The key concept behind inclusion polymorphism is also quite simple. One simply substitutes behaviors between subclasses by providing access through a common superclass interface that is accessed by clients. It is enabled by the OO view of both subclassing, where the properties are defined and organized, and inheritance, which provides the rules for determining which substitution is made.
Before leaving the general topic of subclassing, let me point out two important rules that apply rather uniquely to good OOA/D practice:
The members of a subclass must be a disjoint set relative to other subclasses of the same superclass.
The union of all subclass' members must be a complete set of the members of the superclass.
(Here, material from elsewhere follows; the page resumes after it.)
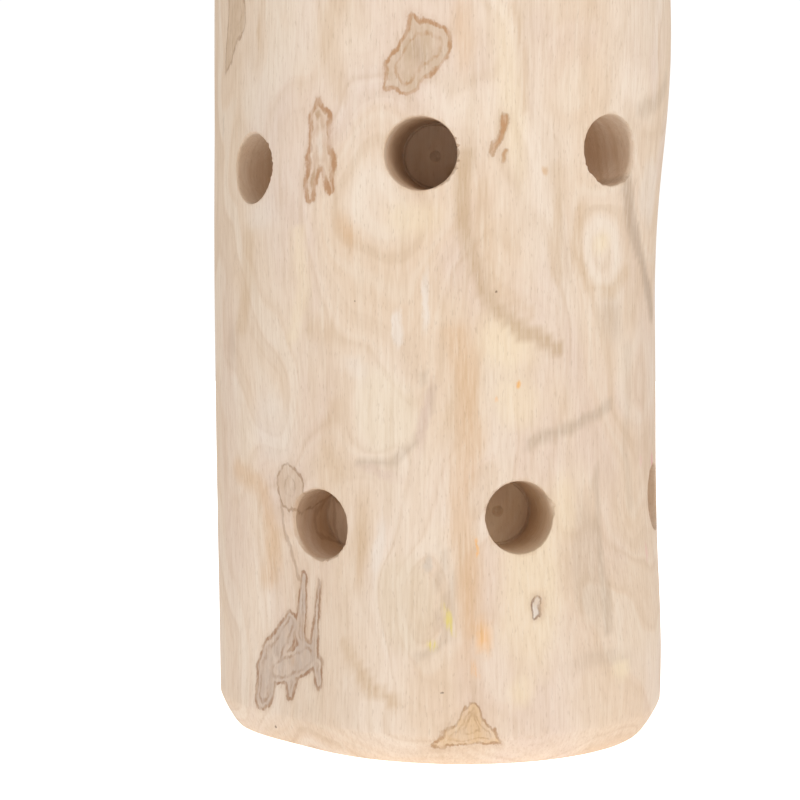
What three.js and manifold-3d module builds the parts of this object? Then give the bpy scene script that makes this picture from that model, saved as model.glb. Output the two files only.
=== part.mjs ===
// A foraging tube for parrots: a short peeled trunk of java wood (coffee wood), sawn at both ends,
// with its rims sanded round and three staggered rows of blind holes bored in to hide food in.
// It is one piece of wood. Millimetres, +Z up along the trunk, origin at the middle of the base.
// Angles are in degrees about +Z, from the front of the trunk (-Y) towards +X.
import * as THREE from "three";
import { mergeVertices } from "three/addons/utils/BufferGeometryUtils.js";
import Module from "manifold-3d";

const trunk = {
  height: 255,
  radius: 51, // before the swells below
  sides: 60,
  wallRings: 31,
  rimDepth: 6.8, // how far the sanding reaches up the side
  rimInset: 3.6, // and in across the sawn end
  rimPower: 1.16, // 1 would be a flat chamfer, 2 a quarter circle
  rimRings: 4,
};

const bit = {
  radius: 7.5,
  sides: 24,
  spurRadius: 1.3, // the mark of the bit's centre point, in the hole's flat end
  spurDepth: 1.6,
};

// Each hole is bored by hand. Its mouth is at an angle and a height on the trunk, swing turns it about
// +Z away from straight at the axis, and tilt makes it climb (+) or fall (-) on its way in.
const rows = {
  lower: [
    { angle: -92.5, height: 51.4, swing: 4, tilt: 1, depth: 20 },
    { angle: -31.5, height: 49.5, swing: 8, tilt: 0, depth: 18 },
    { angle: 19.2, height: 51.9, swing: -8, tilt: -2, depth: 21 },
    { angle: 75.5, height: 53, swing: -5, tilt: 1, depth: 20 },
    { angle: 120, height: 50.6, swing: -8, tilt: -1, depth: 19 },
    { angle: 171.5, height: 52.4, swing: -2, tilt: 2, depth: 19 },
    { angle: 214, height: 51, swing: -8, tilt: 0, depth: 18 },
  ],
  middle: [
    { angle: -105.5, height: 127.9, swing: -4, tilt: 1, depth: 21 },
    { angle: -51.8, height: 126.1, swing: 6, tilt: 0, depth: 18 },
    { angle: -4.2, height: 127.3, swing: -2.2, tilt: 4.5, depth: 28 },
    { angle: 47, height: 129.6, swing: -8, tilt: 0, depth: 18 },
    { angle: 98.4, height: 128.4, swing: 3, tilt: -2, depth: 22 },
    { angle: 149.5, height: 126.8, swing: 8, tilt: 1, depth: 20 },
    { angle: 201.5, height: 128.2, swing: -2, tilt: 0, depth: 21 },
  ],
  upper: [
    { angle: -79.5, height: 202.1, swing: 3, tilt: -1, depth: 21 },
    { angle: -28.5, height: 203.8, swing: 5, tilt: 2, depth: 20 },
    { angle: 22.4, height: 204.6, swing: -3, tilt: 0, depth: 22 },
    { angle: 74, height: 202.9, swing: -3, tilt: 1, depth: 19 },
    { angle: 125.6, height: 202.3, swing: -8, tilt: -1, depth: 18 },
    { angle: 178.2, height: 203.9, swing: -2, tilt: 2, depth: 20 },
    { angle: 235, height: 204.2, swing: 8, tilt: 0, depth: 17 },
  ],
};

// Where the trunk grew out of round. A swell rises over its spread, in degrees round the trunk and
// millimetres along it; a negative rise is a flat or a hollow.
const swells = [
  { angle: 85, height: 157, rise: 3.3, round: 44, along: 37 }, // the shoulder on the right
  { angle: 89, height: 116, rise: -0.8, round: 39, along: 27 }, // the waist under it
  { angle: 49, height: 16, rise: 3.4, round: 35, along: 28 },
  { angle: -45, height: 27, rise: -5.1, round: 21, along: 38 }, // the flat where a branch was cut off
  { angle: -93, height: 103, rise: 1.8, round: 26, along: 105 },
  { angle: 21, height: 0, rise: 2.1, round: 32, along: 31 },
  { angle: 33, height: 134, rise: -1.6, round: 14, along: 30 },
  { angle: -39, height: 128, rise: 1.3, round: 13, along: 32 },
  { angle: 5, height: 51, rise: 1.8, round: 17, along: 40 },
  { angle: -28, height: 214, rise: 1.6, round: 30, along: 30 },
  { angle: 30, height: 244, rise: -1.7, round: 34, along: 34 },
  { angle: 104, height: 226, rise: -1.4, round: 30, along: 30 },
  { angle: 140, height: 60, rise: 2.4, round: 34, along: 44 },
  { angle: 186, height: 126, rise: -2.6, round: 30, along: 52 },
  { angle: 232, height: 190, rise: 2.2, round: 32, along: 40 },
  { angle: 168, height: 222, rise: 1.5, round: 30, along: 32 },
  { angle: 224, height: 34, rise: -1.6, round: 26, along: 34 },
];

const wasm = await Module();
wasm.setup();

const radians = THREE.MathUtils.degToRad;

// The shortest way round from one angle to another, in degrees.
function turnBetween(from, to) {
  return THREE.MathUtils.euclideanModulo(to - from + 180, 360) - 180;
}

// The trunk's own radius at an angle and a height, before the rims are sanded.
function barkRadius(angle, height) {
  let radius = trunk.radius;
  for (const swell of swells) {
    const round = turnBetween(swell.angle, angle) / swell.round;
    const along = (height - swell.height) / swell.along;
    radius += swell.rise * Math.exp(-round * round - along * along);
  }
  return radius;
}

// How far the sanding takes the side in, at a share of the way up the sanded band.
function sandedInset(share) {
  const power = trunk.rimPower;
  return trunk.rimInset * (1 - (1 - (1 - share) ** power) ** (1 / power));
}

// Half of the round blank's outline: out across the base, round the sanded rim and up the wall.
function blankProfile() {
  const points = [new THREE.Vector2(0, 0)];
  for (let i = 0; i <= trunk.rimRings; i++) {
    const share = i / trunk.rimRings;
    points.push(new THREE.Vector2(trunk.radius - sandedInset(share), trunk.rimDepth * share));
  }
  const wall = trunk.height - 2 * trunk.rimDepth;
  for (let i = 1; i < trunk.wallRings; i++) {
    points.push(new THREE.Vector2(trunk.radius, trunk.rimDepth + (wall * i) / trunk.wallRings));
  }
  for (let i = trunk.rimRings + 1; i >= 1; i--) {
    points.push(new THREE.Vector2(points[i].x, trunk.height - points[i].y));
  }
  points.push(new THREE.Vector2(0, trunk.height));
  return points;
}

// The blank, turned Z up, with every point moved in or out to the grown outline.
function trunkGeometry() {
  const geometry = new THREE.LatheGeometry(blankProfile(), trunk.sides);
  geometry.rotateX(Math.PI / 2);
  const place = geometry.getAttribute("position");
  for (let i = 0; i < place.count; i++) {
    const x = place.getX(i);
    const y = place.getY(i);
    const angle = THREE.MathUtils.radToDeg(Math.atan2(x, -y));
    const grown = Math.hypot(x, y) > 0 ? barkRadius(angle, place.getZ(i)) / trunk.radius : 1;
    place.setXY(i, x * grown, y * grown);
  }
  return geometry;
}

// What a flat-bottomed bit takes away: its mouth at the origin, opening towards -Y.
function boreGeometry(depth) {
  const clearOfBark = 12;
  const outline = [
    new THREE.Vector2(0, -depth - bit.spurDepth),
    new THREE.Vector2(bit.spurRadius, -depth),
    new THREE.Vector2(bit.radius, -depth),
    new THREE.Vector2(bit.radius, clearOfBark),
    new THREE.Vector2(0, clearOfBark),
  ];
  const geometry = new THREE.LatheGeometry(outline, bit.sides);
  geometry.rotateX(Math.PI);
  return geometry;
}

// The same, turned and carried to its place on the trunk.
function placedBore(hole) {
  const bore = boreGeometry(hole.depth);
  bore.rotateX(radians(hole.tilt));
  bore.rotateZ(radians(hole.angle + hole.swing));
  const radius = barkRadius(hole.angle, hole.height);
  const turn = radians(hole.angle);
  bore.translate(radius * Math.sin(turn), -radius * Math.cos(turn), hole.height);
  return bore;
}

// A closed three.js geometry as a solid.
function solidFrom(geometry) {
  const bare = geometry.clone();
  bare.deleteAttribute("normal");
  bare.deleteAttribute("uv");
  const merged = mergeVertices(bare, 1e-4);
  const solid = new wasm.Manifold(
    new wasm.Mesh({
      numProp: 3,
      vertProperties: merged.getAttribute("position").array,
      triVerts: new Uint32Array(merged.index.array),
    }),
  );
  if (solid.volume() > 0) return solid;
  throw new Error("a profile runs the wrong way round");
}

// A solid as a flat-shaded three.js geometry.
function geometryFrom(solid) {
  const mesh = solid.getMesh();
  const geometry = new THREE.BufferGeometry();
  geometry.setAttribute("position", new THREE.BufferAttribute(mesh.vertProperties, mesh.numProp));
  geometry.setIndex(new THREE.BufferAttribute(mesh.triVerts, 1));
  const flat = geometry.toNonIndexed();
  flat.computeVertexNormals();
  return flat;
}

// The trunk with every row of holes bored into it.
function drilledTrunk() {
  let wood = solidFrom(trunkGeometry());
  for (const hole of Object.values(rows).flat()) {
    wood = wood.subtract(solidFrom(placedBore(hole)));
  }
  return geometryFrom(wood);
}

const peeledWood = new THREE.MeshStandardMaterial({
  color: 0xe6d0b5,
  roughness: 0.72,
  metalness: 0,
});

const log = new THREE.Mesh(drilledTrunk(), peeledWood);
log.name = "drilled_log";

const foragingTube = new THREE.Group();
foragingTube.add(log);

export default foragingTube;
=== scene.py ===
"""Looks of a java wood foraging tube: a short peeled log with three rows of blind holes in its side.

Lengths in this file are millimetres and become metres where a mesh or a lamp is placed. Angles are degrees
about +Z, from the front of the log (-Y) towards +X. A mark on the bark side is placed by how far it lies
across from the front line, measured round the log, and by its height above the base.
"""

import logging
import math
import random
from dataclasses import dataclass
from enum import Enum

import bmesh
import bpy
import numpy as np
from mathutils import Matrix, Vector, noise

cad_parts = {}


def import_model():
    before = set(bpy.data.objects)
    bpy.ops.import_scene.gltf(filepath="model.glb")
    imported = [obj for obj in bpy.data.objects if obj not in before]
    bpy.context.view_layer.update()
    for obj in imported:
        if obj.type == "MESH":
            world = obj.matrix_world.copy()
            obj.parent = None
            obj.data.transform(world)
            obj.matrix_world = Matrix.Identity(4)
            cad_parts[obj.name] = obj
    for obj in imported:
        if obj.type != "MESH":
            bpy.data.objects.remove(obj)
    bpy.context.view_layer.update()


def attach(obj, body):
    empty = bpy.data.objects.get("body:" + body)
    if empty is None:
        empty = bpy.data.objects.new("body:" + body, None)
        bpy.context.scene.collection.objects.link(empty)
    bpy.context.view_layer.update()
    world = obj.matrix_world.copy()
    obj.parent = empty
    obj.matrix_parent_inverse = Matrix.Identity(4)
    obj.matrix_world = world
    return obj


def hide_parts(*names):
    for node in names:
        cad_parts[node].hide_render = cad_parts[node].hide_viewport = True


MM = 0.001
log = logging.getLogger("foraging_tube")

Colour = tuple[float, float, float]
Feed = bpy.types.NodeSocket | float | tuple
Spot = tuple[bpy.types.NodeSocket, bpy.types.NodeSocket]


def srgb(red: int, green: int, blue: int) -> Colour:
    """A colour given in the usual 0 to 255 steps, as the linear values that shaders take."""

    def linear(step: int) -> float:
        share = step / 255
        return share / 12.92 if share <= 0.04045 else ((share + 0.055) / 1.055) ** 2.4

    return linear(red), linear(green), linear(blue)


class Slot(Enum):
    """The finishes of the log, by their place in its material list."""

    PEELED = 0
    BORED = 1
    SAWN = 2
    AWAY = 3


@dataclass(frozen=True)
class Swell:
    """A place where the trunk grew out of round: its middle, its rise and its spread round and along."""

    angle: float
    height: float
    rise: float
    round: float
    along: float


@dataclass(frozen=True)
class Chip:
    """Where the bit tore a hole's mouth: seen from outside, turn is 0 at its right and 90 at its top."""

    turn: float
    spread: float
    reach: float
    drop: float
    ragged: float = 0.6


@dataclass(frozen=True)
class Hole:
    """One blind hole: where its mouth is, how it swings and tilts off square, and how deep it goes."""

    angle: float
    height: float
    swing: float
    tilt: float
    depth: float
    chips: tuple[Chip, ...] = ()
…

The first rule essentially means that an object cannot be a member of two different subsets in direct line of descent from one superclass. The second rule means that one cannot create a object that just has superclass properties as a superclass instance. The rationale behind both these rules is that they allow unambiguous mapping when resolving access to properties when employing polymorphic access and they limit the opportunities for inserting defects when doing maintenance. The examples where one gets into trouble tend to convoluted and involve LSP (Liskov Substitution Principle), so I won't go into them here and you will have to trust me on this.